What was most emphasized by the organizers who spoke with Refinery29 is that none of the work they’ve done is for Democrats, specifically. “Few of us endorsed President-Elect Biden during the Democratic Primary and we know that when he takes office we will need to fight hard for our vision of a just Philadelphia — for well-funded education, healthcare for all, a Green New Deal, and workers' rights. Still, what was clear was that Trump and his hateful, white supremacist base were a threat to our very existence,” Brooks says.

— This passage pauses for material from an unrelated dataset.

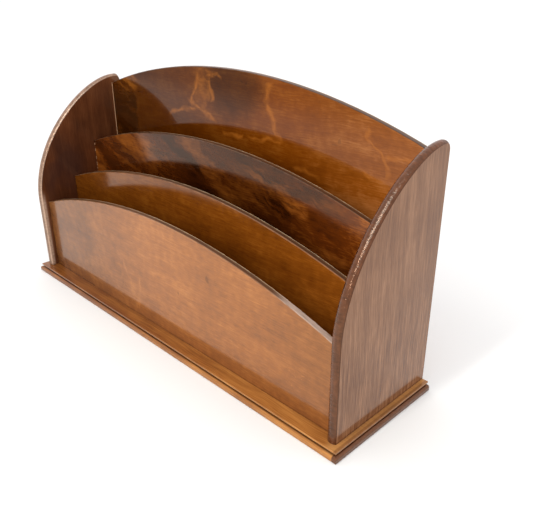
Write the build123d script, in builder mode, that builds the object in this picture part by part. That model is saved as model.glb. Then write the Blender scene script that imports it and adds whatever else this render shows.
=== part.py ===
from build123d import *
import os

# Letter rack for a desk: two shaped end boards stand on a moulded base and hold four
# arched boards, each behind and above the last, so that three slots are left for post.
# Millimetres. Origin at the middle of the base's underside, +X to the right of someone
# facing the rack, -Y towards them, +Z up.

# ---- driving dimensions ----

# Base board
base_width = 330.0
base_depth = 90.0
base_thick = 6.4

# Mould along the front and both ends of the base: a square lip, a quirk cut in below it,
# then a quarter round, a narrow upright and a small under-round
lip_in = 1.3
lip_drop = 1.2
quirk_in = 2.4
quirk_drop = 2.5
ovolo_radius = 1.6
under_round = 0.6
top_arris = 0.3

# End boards; the edge is crowned, and meets both faces at an arris
side_overhang = 5.2
front_overhang = 5.1
end_thick = 6.2
end_height = 150.6
end_shoulder = 57.9
crest_back = 4.4
corner_round = 3.0
toe_pull = 50.3
crest_pull = 29.3
edge_crown = 1.5
corner_share = 0.9
blank_spare = 0.1

# Arched boards, front to back: name, setback of the front face from the front of the base,
# height of the crown above the base, thickness
divider_thick = 4.0
back_thick = 4.4
arched_boards = [
    ("front_panel", 11.2, 82.4, divider_thick),
    ("middle_divider", 37.5, 99.0, divider_thick),
    ("rear_divider", 59.4, 125.2, divider_thick),
    ("back_panel", 82.2, 170.2, back_thick),
]
arch_radius = 463.5
crown_ease = 0.5

# Joints: stopped housings in the end boards, shallow grooves in the base
housing_depth = 2.4
housing_clear = 0.05
housing_end_clear = 0.2
groove_depth = 1.6

# Countersunk wood screws, up through the base into the end boards
screw_length = 19.0
screw_radius = 1.1
screw_point = 3.0
head_radius = 2.15
head_height = 1.25
head_sink = 0.4
slot_length = 5.0
slot_width = 0.6
slot_depth = 0.55
pilot_spare = 1.0
screw_clear = 0.1
screw_setback = 18.0

# ---- worked-out places ----

front_y = -base_depth / 2
back_y = base_depth / 2
end_front_y = front_y + front_overhang
outer_x = base_width / 2 - side_overhang
inner_x = outer_x - end_thick
end_middle_x = (outer_x + inner_x) / 2
end_top = base_thick + end_height
crown_radius = ((end_thick / 2) ** 2 + edge_crown**2) / (2 * edge_crown)
corner_radius = min(corner_round, corner_share * crown_radius)
panel_half = inner_x + housing_depth - housing_end_clear
panel_foot = base_thick - groove_depth
arch_drop = arch_radius - (arch_radius**2 - inner_x**2) ** 0.5
screw_places = [
    (side * end_middle_x, y)
    for side in (-1, 1)
    for y in (end_front_y + screw_setback, back_y - screw_setback)
]


def save(part, name):
    part.label = name
    export_step(part, f"parts/{name}.step")


os.makedirs("parts", exist_ok=True)

# ---- the pieces ----

# Base: the front's section run along X, cut to the ends' section, which mitres the mould
with BuildPart() as base_board:
    lip_low = base_thick - lip_drop
    quirk_low = base_thick - quirk_drop
    ovolo_low = quirk_low - ovolo_radius
    with BuildSketch(Plane.YZ) as front_section:
        with BuildLine():
            start = (front_y + under_round, 0)
            upright = (front_y, under_round)
            shoulder = (front_y, ovolo_low)
            ovolo_top = (front_y + ovolo_radius, quirk_low)
            RadiusArc(start, upright, under_round)
            Line(upright, shoulder)
            RadiusArc(shoulder, ovolo_top, ovolo_radius)
            Polyline(
                ovolo_top,
                (front_y + quirk_in, quirk_low),
                (front_y + quirk_in, lip_low),
                (front_y + lip_in, lip_low),
                (front_y + lip_in, base_thick),
                (back_y, base_thick),
                (back_y, 0),
                start,
            )
        make_face()
    extrude(amount=base_width / 2, both=True)
    with BuildSketch(Plane.XZ) as end_section:
        with BuildLine():
            edge = base_width / 2
            RadiusArc((edge, under_round), (edge - under_round, 0), under_round)
            Line((edge, under_round), (edge, ovolo_low))
            RadiusArc((edge - ovolo_radius, quirk_low), (edge, ovolo_low), ovolo_radius)
            Polyline(
                (edge - ovolo_radius, quirk_low),
                (edge - quirk_in, quirk_low),
                (edge - quirk_in, lip_low),
                (edge - lip_in, lip_low),
                (edge - lip_in, base_thick),
                (0, base_thick),
            )
            Line((edge - under_round, 0), (0, 0))
            mirror(about=Plane.YZ)
        make_face()
    extrude(amount=base_depth / 2, both=True, mode=Mode.INTERSECT)
    top_rim = base_board.faces().sort_by(Axis.Z)[-1].edges()
    fillet(top_rim, top_arris)
    # Grooves for the feet of the arched boards
    for name, setback, crown, thick in arched_boards:
        with BuildSketch(Plane.XY.offset(base_thick)):
            with Locations((0, front_y + setback + thick / 2)):
                Rectangle(2 * (panel_half + housing_end_clear), thick + 2 * housing_clear)
        extrude(amount=-groove_depth, mode=Mode.SUBTRACT)
    # Screw holes, countersunk from below
    with BuildSketch(Plane.XY):
        with Locations(*screw_places):
            Circle(screw_radius + screw_clear)
    extrude(amount=base_thick, mode=Mode.SUBTRACT)
    with Locations(*[Location((x, y, head_sink)) for x, y in screw_places]):
        Cone(
            head_radius + screw_clear,
            screw_radius + screw_clear,
            head_height,
            align=(Align.CENTER, Align.CENTER, Align.MIN),
            mode=Mode.SUBTRACT,
        )
        Cylinder(
            head_radius + screw_clear,
            head_sink,
            align=(Align.CENTER, Align.CENTER, Align.MAX),
            mode=Mode.SUBTRACT,
        )
save(base_board.part, "base_board")

# End boards: a straight front edge that sweeps up and back to the crest. Each is shaped
# from a thicker blank with a full round along its rim, then brought down to thickness.
for side, end_name in ((-1, "left_end"), (1, "right_end")):
    with BuildPart() as end_board:
        with BuildSketch(Plane.YZ.offset(side * end_middle_x)) as end_outline:
            with BuildLine():
                toe = (end_front_y, base_thick)
                shoulder = (end_front_y, base_thick + end_shoulder)
                crest = (back_y - crest_back, end_top)
                back_top = (back_y + crown_radius, end_top)
                Line(toe, shoulder)
                Bezier(
                    shoulder,
                    (end_front_y, shoulder[1] + toe_pull),
                    (crest[0] - crest_pull, end_top),
                    crest,
                )
                Polyline(crest, back_top, (back_top[0], base_thick), toe)
            make_face()
        extrude(amount=crown_radius + blank_spare, both=True)
        rim = end_board.faces().filter_by(Axis.X).edges()
        rim = rim.filter_by(lambda edge: edge.center().Z > base_thick + blank_spare)
        rim = rim.filter_by(lambda edge: edge.center().Y < back_y)
        fillet(rim, crown_radius)
        with BuildSketch(Plane.YZ.offset(side * inner_x)):
            with Locations((back_y, base_thick)):
                Rectangle(base_depth, 2 * end_height, align=(Align.MAX, Align.MIN))
        extrude(amount=side * end_thick, mode=Mode.INTERSECT)
        top_corner = end_board.faces().sort_by(Axis.Y)[-1].edges()
        top_corner = top_corner.filter_by(lambda edge: edge.center().Z > end_top - crown_radius)
        fillet(top_corner, corner_radius)
        # Stopped housings for the ends of the arched boards
        for name, setback, crown, thick in arched_boards:
            with BuildSketch(Plane.YZ.offset(side * inner_x)):
                top = base_thick + crown - arch_drop + housing_clear
                low = (front_y + setback - housing_clear, base_thick)
                with Locations(low):
                    Rectangle(
                        thick + 2 * housing_clear,
                        top - base_thick,
                        align=(Align.MIN, Align.MIN),
                    )
            extrude(amount=side * housing_depth, mode=Mode.SUBTRACT)
        # Pilot holes for the base screws
        pilot_depth = screw_length + head_sink - base_thick + pilot_spare
        with BuildSketch(Plane.XY.offset(base_thick)):
            with Locations(*[place for place in screw_places if place[0] * side > 0]):
                Circle(screw_radius + screw_clear)
        extrude(amount=pilot_depth, mode=Mode.SUBTRACT)
    save(end_board.part, end_name)

# Arched boards: straight foot and sides, a shallow arch along the top
for name, setback, crown, thick in arched_boards:
    face_y = front_y + setback
    side_top = base_thick + crown - arch_radius + (arch_radius**2 - panel_half**2) ** 0.5
    with BuildPart() as arched_board:
        with BuildSketch(Plane.XZ.offset(-face_y)) as arched_outline:
            with BuildLine():
                left_top = (-panel_half, side_top)
                right_top = (panel_half, side_top)
                ThreePointArc(left_top, (0, base_thick + crown), right_top)
                Polyline(right_top, (panel_half, panel_foot), (-panel_half, panel_foot), left_top)
            make_face()
        extrude(amount=-thick)
        crown_edges = arched_board.edges().filter_by(GeomType.CIRCLE)
        fillet(crown_edges, crown_ease)
    save(arched_board.part, name)

# Base screws: slotted, countersunk, heads just below the underside
with BuildPart() as base_screws:
    with BuildSketch(Plane.XZ) as screw_section:
        with BuildLine():
            Polyline(
                (0, head_sink),
                (head_radius, head_sink),
                (screw_radius, head_sink + head_height),
                (screw_radius, head_sink + screw_length - screw_point),
                (0, head_sink + screw_length),
                (0, head_sink),
            )
        make_face()
    revolve(axis=Axis.Z)
    with Locations((0, 0, head_sink)):
        Box(
            slot_length,
            slot_width,
            slot_depth,
            align=(Align.CENTER, Align.CENTER, Align.MIN),
            mode=Mode.SUBTRACT,
        )
screws = [Location((x, y, 0)) * base_screws.part for x, y in screw_places]
save(Compound(children=screws), "base_screws")
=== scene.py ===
import math

import bpy
from mathutils import Matrix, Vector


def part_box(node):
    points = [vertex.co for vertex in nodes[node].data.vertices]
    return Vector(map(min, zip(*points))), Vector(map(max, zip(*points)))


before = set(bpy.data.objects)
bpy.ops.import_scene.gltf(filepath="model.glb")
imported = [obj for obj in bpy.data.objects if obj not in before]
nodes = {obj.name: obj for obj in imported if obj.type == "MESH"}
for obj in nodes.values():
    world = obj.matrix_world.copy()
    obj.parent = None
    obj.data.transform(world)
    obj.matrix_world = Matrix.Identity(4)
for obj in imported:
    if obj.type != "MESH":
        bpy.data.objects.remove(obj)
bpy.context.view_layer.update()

MM = 0.001

# ---- camera, floor and light ----

CAMERA_PLACE = (0.3198, -0.2473, 0.2405)
CAMERA_AZIMUTH = 45.49
CAMERA_ELEVATION = 24.94
CAMERA_ROLL = -0.36
CAMERA_LENS = 42.25
CAMERA_SENSOR = 36.0

SKY_COLOUR = (1.0, 0.9, 0.88)
SKY_STRENGTH = 1.2
LAMP_COLOUR = (1.0, 0.88, 0.8)
GLINT_COLOUR = (0.6, 0.82, 1.0)
LAMP_AIM = (0, 0, 0.08)
LAMP_DISTANCE = 1.1
FLOOR_SIZE = 60.0
FLOOR_COLOUR = (0.87, 0.965, 0.985)
FLOOR_ROUGHNESS = 0.9


def turned(axis, degrees):
    return Matrix.Rotation(math.radians(degrees), 4, axis)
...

Notably, the election came only one week after Walter Wallace Jr. was murdered by police in Philadelphia. “We know that the system that killed Walter Wallace Jr. is the same system that actively worked to silence Black and brown voters,” says Council-member Brooks. “Black people showed up to vote because we knew that our lives, our communities depended on it. But the work doesn't stop here. We will continue fighting for a world where our neighbors can live safe, healthy, dignified lives free of police violence. We will ensure that President-Elect Biden hears the power of our movement and knows that he can no longer take Black voters for granted. We're not going anywhere.”
The Black women and women of color who have been leading the charge say they don’t want praise, though: They want help and solidarity in non-election years. “We don’t need any saviors and we don’t want to be called saviors. We’re survivors. We will continue to fight for our communities as long as we have to. Inequity is harmful, strategic, and leaves people feeling lonely,” says Llerena. “Black folks, Latinx folks, Indigenous folks, and folks of color have invested in each other and their communities, and that’s why we’re the ones who got out the vote, and have fought to protect the vote. We need white folks to do that, too, because then we will have a better world and the inequities uplifted by the electoral systems and the systems that affect our communities won’t be so heavy on the shoulders of Black women and women of color.”